PNNL

Abstract

Floodwater can mobilize and redistribute large volumes of sediment from upland to downstream urban areas, threatening infrastructure, water quality, and ecosystem health. However, existing modeling approaches often fail to capture sediment dynamics in urban floodplains due to the lack of integration between upland hydrological processes and riverine sediment transport. This study introduces a novel integrated modeling framework that couples the Energy Exascale Earth System Model (E3SM) land component, which simulates runoff and hillslope erosion, with TELEMAC-GAIA, a two-dimensional hydrodynamic and sediment transport model. This framework enables the fully distributed, process-based simulation of high-resolution (as fine as 30 m) sediment dynamics from hillslopes to floodplains. Applied to a highly urbanized watershed in Houston during Hurricane Harvey, this framework effectively captured hydrologic responses of flood depth, key sediment dynamics such as sediment transport and deposition processes, and reproduced spatial deposition patterns consistent with LiDAR-derived data.
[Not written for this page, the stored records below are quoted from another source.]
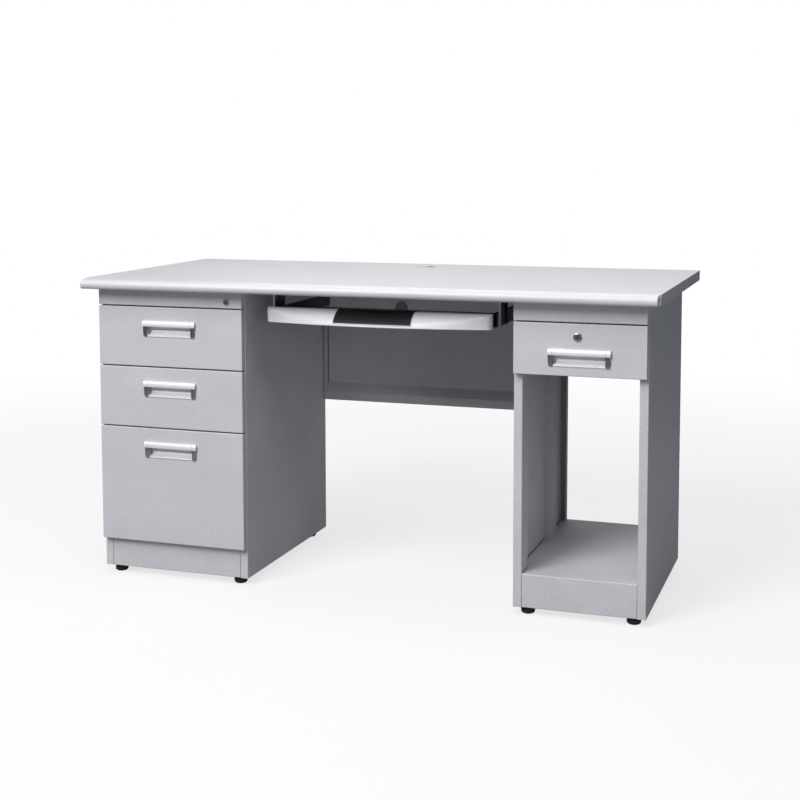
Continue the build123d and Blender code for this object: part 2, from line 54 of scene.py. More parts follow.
# ---- small node-tree helpers --------------------------------------------------------------
class Shader:
    """A material's node tree with a Principled shader, built a node at a time."""

    def __init__(self, name, roughness=0.4, metallic=0.0, specular=0.5):
        self.material = bpy.data.materials.new(name)
        self.material.use_nodes = True
        self.tree = self.material.node_tree
        self.bsdf = self.tree.nodes["Principled BSDF"]
        self.bsdf.inputs["Roughness"].default_value = roughness
        self.bsdf.inputs["Metallic"].default_value = metallic
        self.bsdf.inputs["Specular IOR Level"].default_value = specular
        self.coords = self.tree.nodes.new("ShaderNodeTexCoord").outputs["Object"]

    def link(self, source, target):
        self.tree.links.new(source, target)

    def scaled(self, scale):
        """Object coordinates stretched by three factors."""
        mapping = self.tree.nodes.new("ShaderNodeMapping")
        mapping.inputs["Scale"].default_value = scale
        self.link(self.coords, mapping.inputs["Vector"])
        return mapping.outputs["Vector"]

    def noise(self, scale, detail=2.0, roughness=0.5, stretch=None):
        """Noise from 0 to 1, stretched by three factors where they are given."""
        node = self.tree.nodes.new("ShaderNodeTexNoise")
        node.inputs["Scale"].default_value = scale
        node.inputs["Detail"].default_value = detail
        node.inputs["Roughness"].default_value = roughness
        self.link(self.scaled(stretch) if stretch else self.coords, node.inputs["Vector"])
        return node.outputs["Fac"]

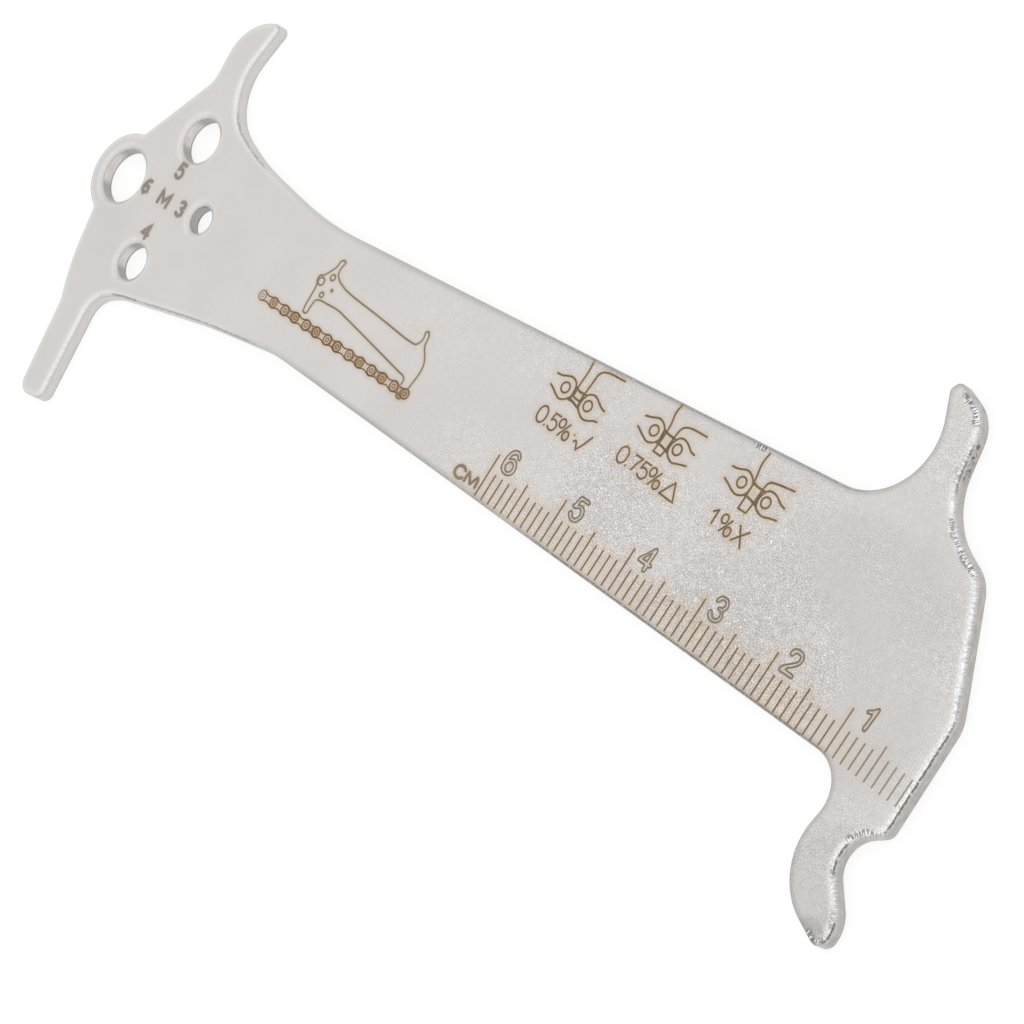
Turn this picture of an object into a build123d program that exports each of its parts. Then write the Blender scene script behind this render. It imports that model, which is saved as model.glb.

Based on the simulation, we estimate that 8.0 million cubic meters of sediment were deposited along major stream channels, floodplains and flood-control reservoirs, corresponding to an estimated dredging cost of $581 million. This study provides a valuable tool for the holistic analysis of sediment dynamics, particularly sediment deposition-induced damage, during extreme urban floods. More broadly, it highlights the importance of integrating physically based hydrological processes for urban flooding and sediment research.